■ Exercise brief
Extract the complete data exactly as given.

■ Data extract
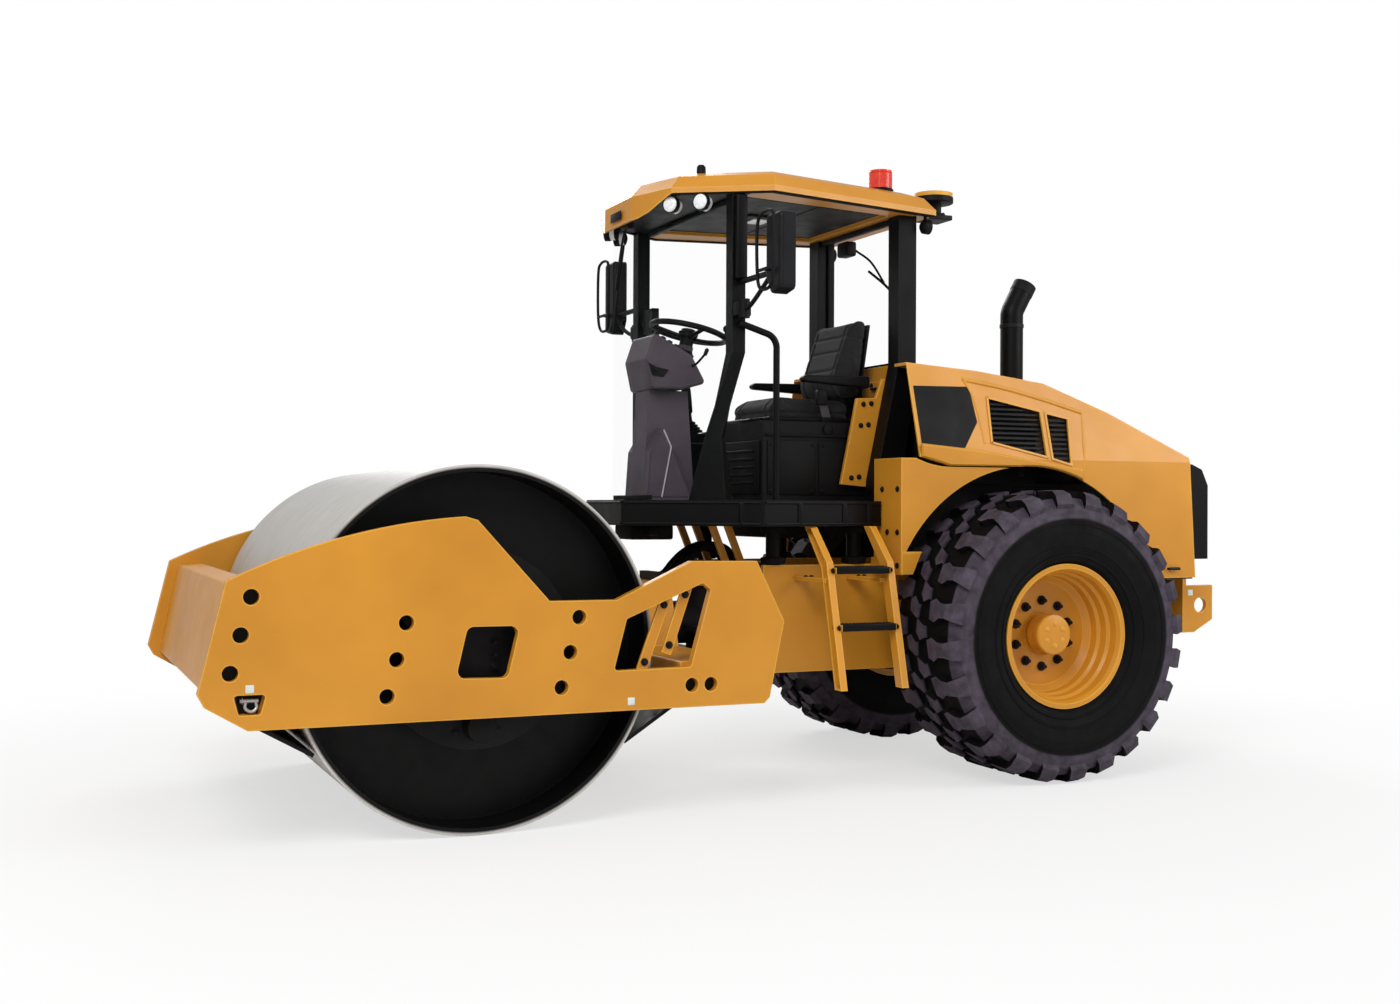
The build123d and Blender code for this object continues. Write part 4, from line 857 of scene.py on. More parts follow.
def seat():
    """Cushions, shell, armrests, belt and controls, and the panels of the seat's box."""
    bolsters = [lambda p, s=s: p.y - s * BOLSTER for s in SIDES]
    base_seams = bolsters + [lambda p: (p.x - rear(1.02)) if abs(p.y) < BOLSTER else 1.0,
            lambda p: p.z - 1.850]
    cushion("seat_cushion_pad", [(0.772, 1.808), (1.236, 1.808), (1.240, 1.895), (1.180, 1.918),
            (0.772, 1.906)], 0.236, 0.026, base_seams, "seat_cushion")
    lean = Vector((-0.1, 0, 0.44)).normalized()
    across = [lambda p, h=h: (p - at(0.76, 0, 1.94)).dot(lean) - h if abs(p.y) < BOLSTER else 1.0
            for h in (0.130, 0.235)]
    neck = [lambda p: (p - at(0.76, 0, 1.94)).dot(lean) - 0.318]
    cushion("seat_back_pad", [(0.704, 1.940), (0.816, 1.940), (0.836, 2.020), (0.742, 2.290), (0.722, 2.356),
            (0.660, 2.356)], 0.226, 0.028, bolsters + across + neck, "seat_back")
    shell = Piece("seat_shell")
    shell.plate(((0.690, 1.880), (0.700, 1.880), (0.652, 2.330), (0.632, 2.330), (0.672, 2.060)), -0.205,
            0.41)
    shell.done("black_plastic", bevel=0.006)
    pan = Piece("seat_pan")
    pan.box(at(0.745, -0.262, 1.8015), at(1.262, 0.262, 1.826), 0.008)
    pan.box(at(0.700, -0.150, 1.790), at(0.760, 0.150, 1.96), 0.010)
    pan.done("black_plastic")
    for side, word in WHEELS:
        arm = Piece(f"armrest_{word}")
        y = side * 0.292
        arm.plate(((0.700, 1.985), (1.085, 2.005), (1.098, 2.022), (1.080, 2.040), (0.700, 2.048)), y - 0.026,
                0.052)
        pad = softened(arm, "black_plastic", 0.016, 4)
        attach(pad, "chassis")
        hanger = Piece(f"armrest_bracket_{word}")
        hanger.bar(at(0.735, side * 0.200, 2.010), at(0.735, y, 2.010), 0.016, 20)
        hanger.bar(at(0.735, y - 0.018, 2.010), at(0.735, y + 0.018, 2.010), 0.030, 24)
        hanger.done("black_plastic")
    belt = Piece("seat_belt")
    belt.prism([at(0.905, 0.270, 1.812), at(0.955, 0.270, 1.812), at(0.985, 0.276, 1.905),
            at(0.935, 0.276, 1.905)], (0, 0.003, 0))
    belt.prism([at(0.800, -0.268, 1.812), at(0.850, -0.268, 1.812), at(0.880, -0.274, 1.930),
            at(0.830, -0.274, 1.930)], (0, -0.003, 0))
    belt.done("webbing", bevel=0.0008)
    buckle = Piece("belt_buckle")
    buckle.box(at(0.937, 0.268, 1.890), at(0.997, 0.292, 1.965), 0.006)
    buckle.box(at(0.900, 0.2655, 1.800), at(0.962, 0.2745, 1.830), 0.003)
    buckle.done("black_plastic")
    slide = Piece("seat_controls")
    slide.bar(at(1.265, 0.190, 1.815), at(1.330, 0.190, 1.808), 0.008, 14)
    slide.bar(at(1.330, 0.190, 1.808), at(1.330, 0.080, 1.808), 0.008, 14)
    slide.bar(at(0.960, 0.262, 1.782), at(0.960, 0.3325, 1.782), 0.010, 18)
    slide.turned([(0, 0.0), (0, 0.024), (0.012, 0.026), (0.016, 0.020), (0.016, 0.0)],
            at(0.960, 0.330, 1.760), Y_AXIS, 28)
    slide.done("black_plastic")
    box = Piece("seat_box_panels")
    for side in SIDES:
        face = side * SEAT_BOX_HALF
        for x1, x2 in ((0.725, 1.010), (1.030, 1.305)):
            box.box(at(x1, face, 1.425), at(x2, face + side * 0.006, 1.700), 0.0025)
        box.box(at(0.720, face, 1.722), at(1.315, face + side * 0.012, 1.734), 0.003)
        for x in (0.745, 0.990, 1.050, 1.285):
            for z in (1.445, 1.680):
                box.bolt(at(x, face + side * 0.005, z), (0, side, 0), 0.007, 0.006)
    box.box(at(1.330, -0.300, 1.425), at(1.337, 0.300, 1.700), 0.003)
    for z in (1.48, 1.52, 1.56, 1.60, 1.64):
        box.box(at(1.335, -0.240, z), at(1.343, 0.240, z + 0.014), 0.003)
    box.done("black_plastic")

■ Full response
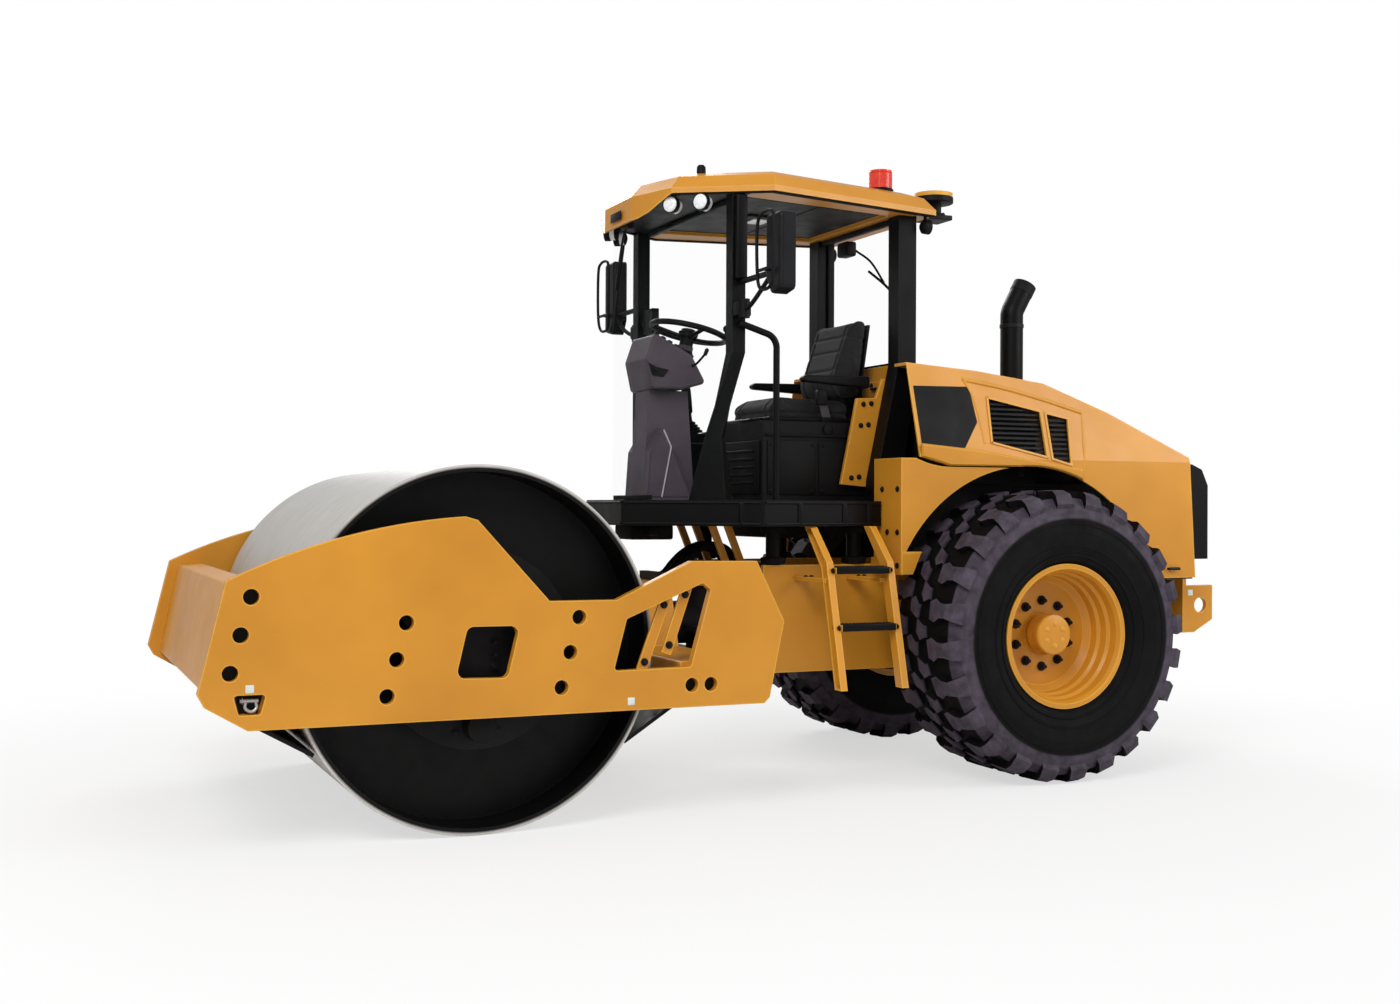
The build123d and Blender code for this object continues. Write part 4, from line 857 of scene.py on. More parts follow.
def seat():
    """Cushions, shell, armrests, belt and controls, and the panels of the seat's box."""
    bolsters = [lambda p, s=s: p.y - s * BOLSTER for s in SIDES]
    base_seams = bolsters + [lambda p: (p.x - rear(1.02)) if abs(p.y) < BOLSTER else 1.0,
            lambda p: p.z - 1.850]
    cushion("seat_cushion_pad", [(0.772, 1.808), (1.236, 1.808), (1.240, 1.895), (1.180, 1.918),
            (0.772, 1.906)], 0.236, 0.026, base_seams, "seat_cushion")
    lean = Vector((-0.1, 0, 0.44)).normalized()
    across = [lambda p, h=h: (p - at(0.76, 0, 1.94)).dot(lean) - h if abs(p.y) < BOLSTER else 1.0
            for h in (0.130, 0.235)]
    neck = [lambda p: (p - at(0.76, 0, 1.94)).dot(lean) - 0.318]
    cushion("seat_back_pad", [(0.704, 1.940), (0.816, 1.940), (0.836, 2.020), (0.742, 2.290), (0.722, 2.356),
            (0.660, 2.356)], 0.226, 0.028, bolsters + across + neck, "seat_back")
    shell = Piece("seat_shell")
    shell.plate(((0.690, 1.880), (0.700, 1.880), (0.652, 2.330), (0.632, 2.330), (0.672, 2.060)), -0.205,
            0.41)
    shell.done("black_plastic", bevel=0.006)
    pan = Piece("seat_pan")
    pan.box(at(0.745, -0.262, 1.8015), at(1.262, 0.262, 1.826), 0.008)
    pan.box(at(0.700, -0.150, 1.790), at(0.760, 0.150, 1.96), 0.010)
    pan.done("black_plastic")
    for side, word in WHEELS:
        arm = Piece(f"armrest_{word}")
        y = side * 0.292
        arm.plate(((0.700, 1.985), (1.085, 2.005), (1.098, 2.022), (1.080, 2.040), (0.700, 2.048)), y - 0.026,
                0.052)
        pad = softened(arm, "black_plastic", 0.016, 4)
        attach(pad, "chassis")
        hanger = Piece(f"armrest_bracket_{word}")
        hanger.bar(at(0.735, side * 0.200, 2.010), at(0.735, y, 2.010), 0.016, 20)
        hanger.bar(at(0.735, y - 0.018, 2.010), at(0.735, y + 0.018, 2.010), 0.030, 24)
        hanger.done("black_plastic")
    belt = Piece("seat_belt")
    belt.prism([at(0.905, 0.270, 1.812), at(0.955, 0.270, 1.812), at(0.985, 0.276, 1.905),
            at(0.935, 0.276, 1.905)], (0, 0.003, 0))
    belt.prism([at(0.800, -0.268, 1.812), at(0.850, -0.268, 1.812), at(0.880, -0.274, 1.930),
            at(0.830, -0.274, 1.930)], (0, -0.003, 0))
    belt.done("webbing", bevel=0.0008)
    buckle = Piece("belt_buckle")
    buckle.box(at(0.937, 0.268, 1.890), at(0.997, 0.292, 1.965), 0.006)
    buckle.box(at(0.900, 0.2655, 1.800), at(0.962, 0.2745, 1.830), 0.003)
    buckle.done("black_plastic")
    slide = Piece("seat_controls")
    slide.bar(at(1.265, 0.190, 1.815), at(1.330, 0.190, 1.808), 0.008, 14)
    slide.bar(at(1.330, 0.190, 1.808), at(1.330, 0.080, 1.808), 0.008, 14)
    slide.bar(at(0.960, 0.262, 1.782), at(0.960, 0.3325, 1.782), 0.010, 18)
    slide.turned([(0, 0.0), (0, 0.024), (0.012, 0.026), (0.016, 0.020), (0.016, 0.0)],
            at(0.960, 0.330, 1.760), Y_AXIS, 28)
    slide.done("black_plastic")
    box = Piece("seat_box_panels")
    for side in SIDES:
        face = side * SEAT_BOX_HALF
        for x1, x2 in ((0.725, 1.010), (1.030, 1.305)):
            box.box(at(x1, face, 1.425), at(x2, face + side * 0.006, 1.700), 0.0025)
        box.box(at(0.720, face, 1.722), at(1.315, face + side * 0.012, 1.734), 0.003)
        for x in (0.745, 0.990, 1.050, 1.285):
            for z in (1.445, 1.680):
                box.bolt(at(x, face + side * 0.005, z), (0, side, 0), 0.007, 0.006)
    box.box(at(1.330, -0.300, 1.425), at(1.337, 0.300, 1.700), 0.003)
    for z in (1.48, 1.52, 1.56, 1.60, 1.64):
        box.box(at(1.335, -0.240, z), at(1.343, 0.240, z + 0.014), 0.003)
    box.done("black_plastic")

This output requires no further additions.